Directions for this task
All of the material below is to be repeated exactly.

Supplied material
++++++++

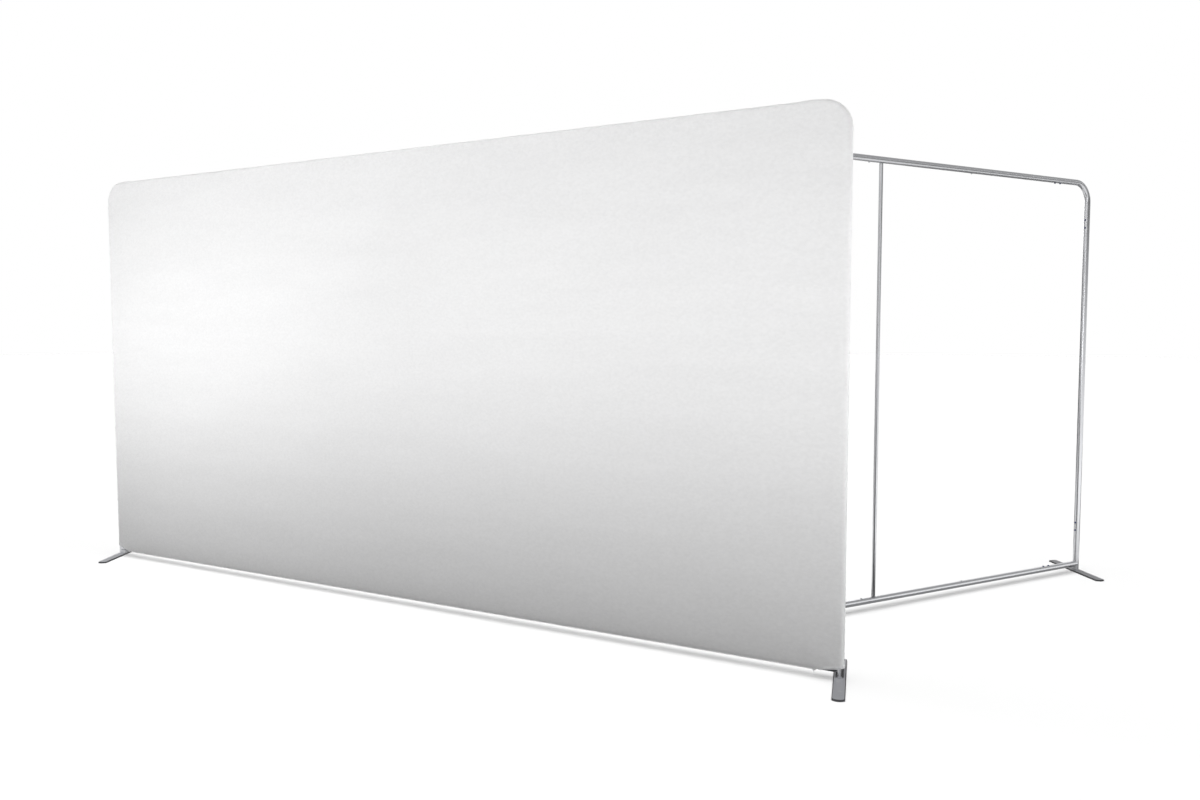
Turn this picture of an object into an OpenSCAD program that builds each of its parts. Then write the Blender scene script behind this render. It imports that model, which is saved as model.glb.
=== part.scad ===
// Tube-frame fabric display wall, shown as a covered wall with a bare frame of the
// same system standing behind its right-hand end.
// Millimetres, +Z up. The origin lies on the floor, at the middle of the set's outline.
// Each frame is drawn from one upright: X runs along the frame from the upright's axis,
// Y is across the frame and Z is the height above the floor.

/* [Covered wall] */
// Width of the covered wall's frame over its tubes
wall_w = 4570; // [3600:10:6000]
// Height of the covered wall's frame above the floor
wall_h = 2284; // [1900:1:2600]
// Turn of the left foot from square to the wall, in degrees
wall_left_foot_turn = 28; // [-30:0.5:45]
// Turn of the right foot from square to the wall, in degrees
wall_right_foot_turn = 15; // [-30:0.5:45]

/* [Bare frame] */
// Width of the bare frame over its tubes
bare_w = 2630; // [2300:10:3200]
// Height of the bare frame above the floor
bare_h = 2237; // [1900:1:2600]
// Angle between the two frames, in degrees
bare_angle = 59.3; // [45:0.1:90]
// Distance of the bare frame's inner upright from the wall's right upright, along the wall
bare_inset = 659; // [550:1:900]
// Distance of the bare frame's inner upright behind the wall
bare_setback = 240; // [220:1:400]
// Turn of the outer foot from square to the bare frame, in degrees
bare_outer_foot_turn = -24; // [-45:0.5:45]
// Length of the bare frame's outer rail tubes
bare_outer_rail_l = 643; // [560:1:700]
// Length of the bare frame's middle rail tubes
bare_middle_rail_l = 720; // [640:1:760]

/* [Tubes] */
// Outer diameter of the frame tubes
tube_d = 32; // [30:1:38]
// Wall thickness of the frame tubes
tube_wall = 1.5; // [1.2:0.1:1.8]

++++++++

Problem solution
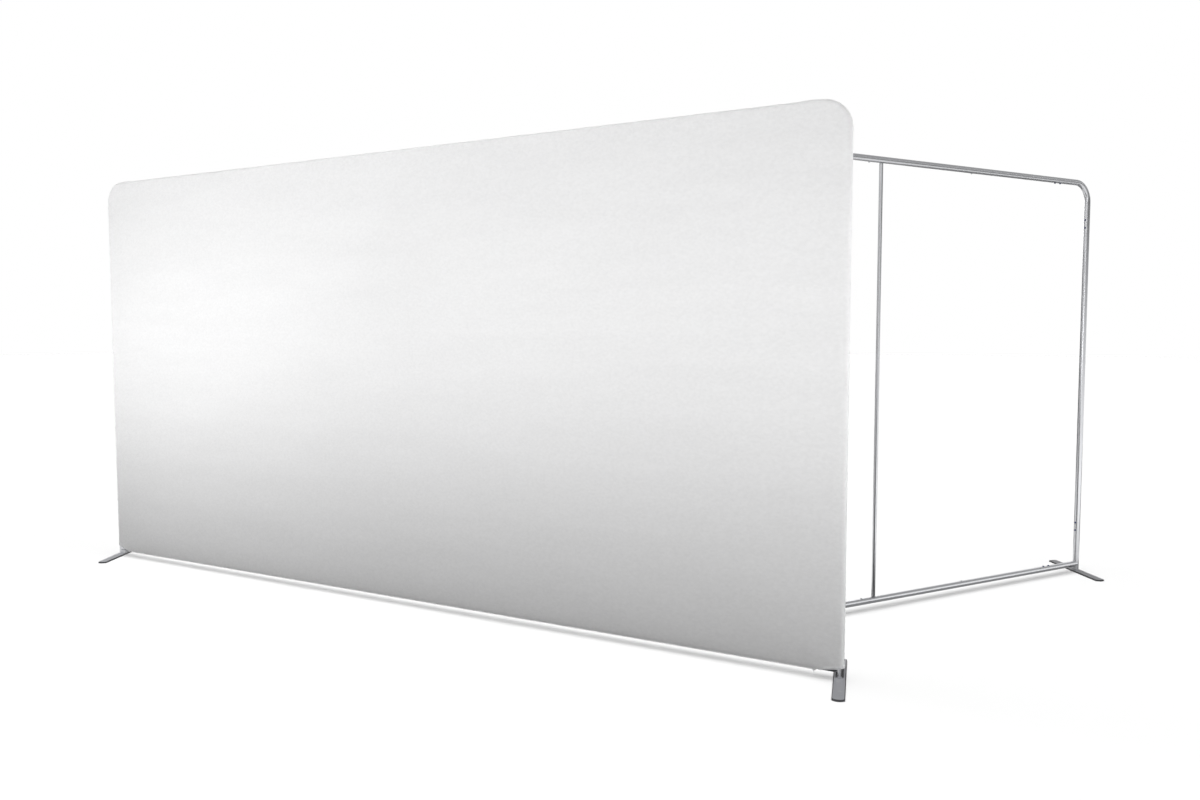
Turn this picture of an object into an OpenSCAD program that builds each of its parts. Then write the Blender scene script behind this render. It imports that model, which is saved as model.glb.
=== part.scad ===
// Tube-frame fabric display wall, shown as a covered wall with a bare frame of the
// same system standing behind its right-hand end.
// Millimetres, +Z up. The origin lies on the floor, at the middle of the set's outline.
// Each frame is drawn from one upright: X runs along the frame from the upright's axis,
// Y is across the frame and Z is the height above the floor.

/* [Covered wall] */
// Width of the covered wall's frame over its tubes
wall_w = 4570; // [3600:10:6000]
// Height of the covered wall's frame above the floor
wall_h = 2284; // [1900:1:2600]
// Turn of the left foot from square to the wall, in degrees
wall_left_foot_turn = 28; // [-30:0.5:45]
// Turn of the right foot from square to the wall, in degrees
wall_right_foot_turn = 15; // [-30:0.5:45]

/* [Bare frame] */
// Width of the bare frame over its tubes
bare_w = 2630; // [2300:10:3200]
// Height of the bare frame above the floor
bare_h = 2237; // [1900:1:2600]
// Angle between the two frames, in degrees
bare_angle = 59.3; // [45:0.1:90]
// Distance of the bare frame's inner upright from the wall's right upright, along the wall
bare_inset = 659; // [550:1:900]
// Distance of the bare frame's inner upright behind the wall
bare_setback = 240; // [220:1:400]
// Turn of the outer foot from square to the bare frame, in degrees
bare_outer_foot_turn = -24; // [-45:0.5:45]
// Length of the bare frame's outer rail tubes
bare_outer_rail_l = 643; // [560:1:700]
// Length of the bare frame's middle rail tubes
bare_middle_rail_l = 720; // [640:1:760]

/* [Tubes] */
// Outer diameter of the frame tubes
tube_d = 32; // [30:1:38]
// Wall thickness of the frame tubes
tube_wall = 1.5; // [1.2:0.1:1.8]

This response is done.